An Early Modeling Approach to Digital Electronics

Abstract

An Early modeling approach of transistors characterized by simplicity and accuracy in representing intrinsic non-linearities is applied to the characterization of propagation delay and level transition switching properties of NPN and PNP small signal transistors. Eight types of devices were considered, each represented by 5 samples taken from the same lot, totaling 20 NPN and 20 PNP transistors. Four switching time measurements were experimentally obtained, and the transistors also had their Early parameters Va (the Early voltage) and s (a proportionality constant such that Ro = 1/tan(s IB) accurately estimated by using an experimental-numeric procedure that involves Hough transform accumulation in order to identify the crossing of the base current (IB) indexed characteristic isolines, yielding the respective Va.

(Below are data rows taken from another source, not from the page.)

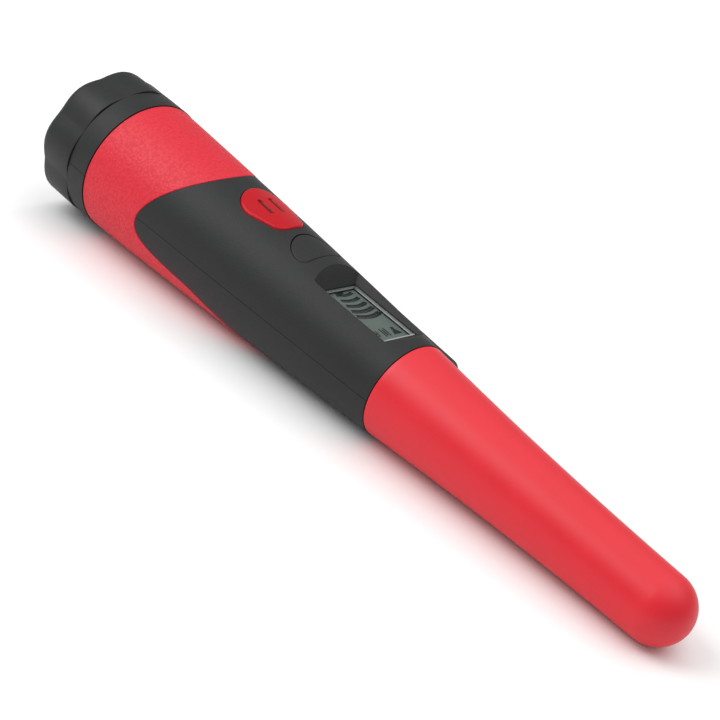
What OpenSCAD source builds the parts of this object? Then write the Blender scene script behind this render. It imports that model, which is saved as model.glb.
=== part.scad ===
// Pinpointer probe: a hand-held metal detector with a tapered handle, two keys, a small
// display, a sensing nose, a screw cap over a 9 V block battery and a belt clip.
// The axis lies along X: the cap's rear face is at x = 0 and the nose's tip at x = overall_l.
// +Z is the side with the keys and the display, and the belt clip is on +Y.

/* [Handle] */
// Length from the cap's rear face to the nose's tip
overall_l = 240; // [238:0.5:242]
// Where the black shells end and the nose begins
junction_x = 138.9; // [138.5:0.1:139.3]
// Radius of the handle at the collar
grip_r = 21; // [20.9:0.1:21.2]
// Radius of the handle at the junction with the nose
junction_r = 14.5; // [14.4:0.05:14.6]
// Radius of the nose's round tip
tip_r = 9.65; // [9.5:0.05:9.8]
// Thickness of the red grip sleeve
sleeve_t = 1.1; // [0.9:0.1:1.2]
// Thickness of the shells over the electronics
shell_t = 2.6; // [2.5:0.1:2.7]
// Thickness of the nose's wall
nose_t = 2.2; // [2:0.1:2.4]

/* [Cap] */
// Length of the screw cap
cap_l = 14; // [13.8:0.1:14.1]
// Number of lobes round the cap
lobe_count = 8; // [6:1:10]
// Radius of the cap over a lobe
lobe_r = 21.8; // [21.6:0.1:22.2]
// Radius of the cap in a valley between lobes
valley_r = 21.1; // [20.8:0.1:21.3]
// Turn of the lobes away from the top line, in degrees
lobe_turn = 6; // [0:1:45]
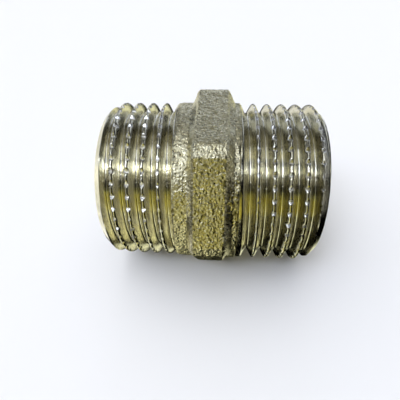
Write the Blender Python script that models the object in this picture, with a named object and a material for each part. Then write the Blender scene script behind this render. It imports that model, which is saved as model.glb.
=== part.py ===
"""Hex nipple: a short brass fitting with a G 1/2 male thread at each end and a hexagon between.

Frame: metres, +X along the bore, +Z up, origin on the bore axis at the middle of the length.
The hexagon has one flat facing +Z and one facing -Z. Angles run about +X, from +Y towards +Z.

The real fitting is one piece of brass. It is modelled as its three zones, which meet face to
face: a turned thread on the -X side, the forged middle, and a turned thread on the +X side.
"""

import math

import bmesh
import bpy

MM = 0.001
TURN = 2 * math.pi

# Whole fitting
HALF_LENGTH = 13.67 * MM
BORE_RADIUS = 7.5 * MM
BORE_CHAMFER = 0.5 * MM

# Thread: ISO 228 G 1/2, 14 turns to the inch, right-handed at both ends
PITCH = 25.4 * MM / 14
CREST_RADIUS = 20.955 * MM / 2
ROOT_RADIUS = 18.631 * MM / 2
HALF_LAND = 0.083  # half the width of a crest or root land, as a share of the pitch
THREAD_SEGMENTS = 48
END_RIM_RADIUS = 9.3 * MM
END_CHAMFER_SLOPE = 0.95  # rise of the lead-in chamfer's radius for each unit of length

# Where one crest of each thread crosses the +Y side of the fitting
LEFT_CREST_X = -6.556 * MM
RIGHT_CREST_X = 4.854 * MM

# The groove runs out beside the shoulder: full depth beyond FULL, none inside GONE, along |x|
LEFT_GROOVE_FULL = 4.95 * MM
LEFT_GROOVE_GONE = 4.15 * MM
RIGHT_GROOVE_FULL = 4.2 * MM
RIGHT_GROOVE_GONE = 3.6 * MM

# Forged middle: a round shoulder on each side of the hexagon
LEFT_SHOULDER_X = -4.3 * MM
RIGHT_SHOULDER_X = 3.5 * MM
SHOULDER_RADIUS = 10.6 * MM
SHOULDER_EDGE = 0.15 * MM
LEFT_FOOT_X = -2.55 * MM
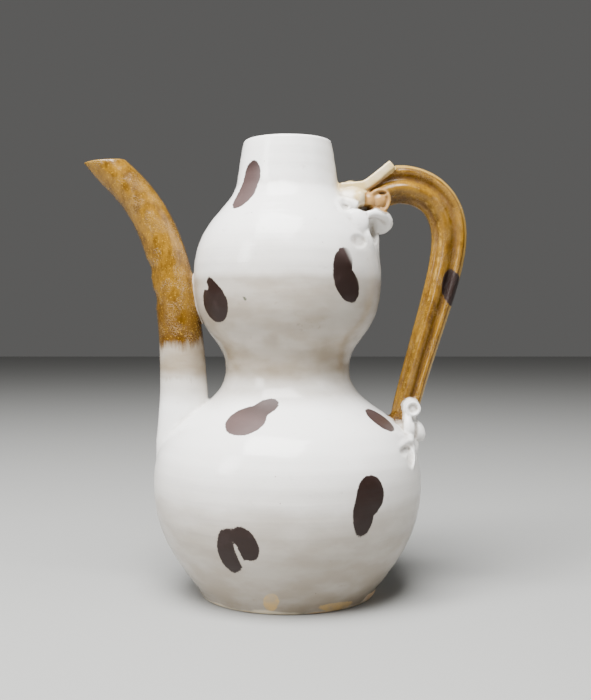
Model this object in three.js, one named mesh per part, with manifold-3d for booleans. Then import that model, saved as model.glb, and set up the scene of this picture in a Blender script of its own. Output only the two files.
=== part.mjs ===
// Double-gourd ewer: a thrown bottle with a curved spout, an arched strap handle and applied
// clay curls and leaves at both ends of the handle. Millimetres, +Z up. The origin is the middle
// of the flat underside, the handle is towards +X and the spout towards -X.
import * as THREE from 'three';
import { mergeVertices } from 'three/addons/utils/BufferGeometryUtils.js';
import Module from 'manifold-3d';

const wasm = await Module();
wasm.setup();

// Body, from the foot upwards: each rise is measured from the station below it
const footRadius = 39.8;
const footHeight = 3.5;
const footTaper = 1.2;
const footEdge = 0.9;
const bellyRadius = 58.9;
const bellyRise = 46.1;
const waistRadius = 27.4;
const waistRise = 49.6;
const bulbRadius = 41.5;
const bulbRise = 40.4;
const neckRadius = 22.6;
const neckRise = 40.4;
const mouthRadius = 19.6;
const mouthRise = 18.3;
const footSlope = 52;
const neckSlope = 75;

// Walls
const bodyWall = 4.5;
const mouthWall = 3.4;
const lipCrest = 0.6;
const floorThickness = 7;
const floorCorner = 6;

// Spout
const spoutStandOff = 4.5;
const spoutFootRise = 30.4;
const spoutBaseRadius = 10.7;
const spoutTipRadius = 7.6;
const spoutFlare = 1.6;
const spoutFlareLength = 26;
const spoutWall = 2.8;
const spoutLean = 35.6;
const spoutTipDrop = 9.2;
const spoutTipAngle = 40;
const spoutTipSlope = 5;

// Handle
const fingerGap = 22.6;
const handleTopThickness = 17;
const handleFootThickness = 11.5;
const handleTopWidth = 16;
const handleFootWidth = 11.5;
const archDrop = 19.4;
const archReach = 8.5;
const handleFootStandOff = 0.9;
const handleFootRise = 24.4;
const shoulderDrop = 43;

// Rolls along the handle: place and half depth as shares of its thickness, half width of its width
const handleRolls = [
  { place: 0.42, depth: 0.08, width: 0.2 },
  { place: 0.12, depth: 0.28, width: 0.5 },
  { place: -0.33, depth: 0.17, width: 0.41 },
];
const handleWeb = 0.3;

// Curls and leaves
const curlRadius = 3.9;
const rosetteRadius = 5;
const knobRadius = 4.5;
const lobeAside = 4.2;
const leafThickness = 4.4;
const tabThickness = 5;
const tabWidth = 8;
const tabOverhang = 2;
const upperLobe = [9.6, 7, 8];
const lowerLobe = [6.4, 7, 8.6];

// Fins and flat leaves on the body: degrees from the handle's plane, drop below the ornament
const upperFin = { turn: 4, drop: 29.5, width: 6, thickness: 7 };
const lowerFin = { turn: 5, drop: 16, width: 5.5, thickness: 7 };
const upperLeaf = { fromTurn: 40, fromDrop: 9, toTurn: 24, toDrop: 24, width: 8 };
const lowerLeaves = [
  { fromTurn: 14, fromDrop: 14, toTurn: 10, toDrop: -1, width: 5.5 },
  { fromTurn: 24, fromDrop: 17, toTurn: 24, toDrop: 3, width: 7.5 },
];

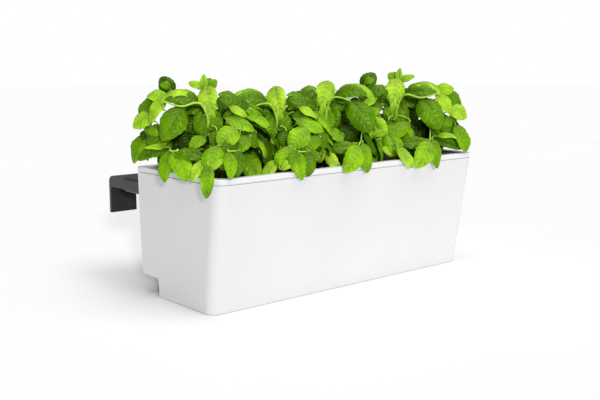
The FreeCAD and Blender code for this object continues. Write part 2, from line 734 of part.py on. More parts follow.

The timing measurements exhibited strong positive Pearson correlations when taken pairwise. When these measurements were compared individually to the respective Early parameters, no significant Pearson correlation was obtained. However, a strong relationship was observed between the product of the two Early parameters and the ratio between the fall and rise time. A Pearson correlation coefficient of 0.78 was observed between these variables in the case of NPN devices. This suggests that transistors with larger average current gain tend to have more similar rise and fall times. The different relationship observed for PNP devices (Pearson 0.41) suggests some intrinsic difference in the way the Early parameters influence the rise and fall times of small signal transistors.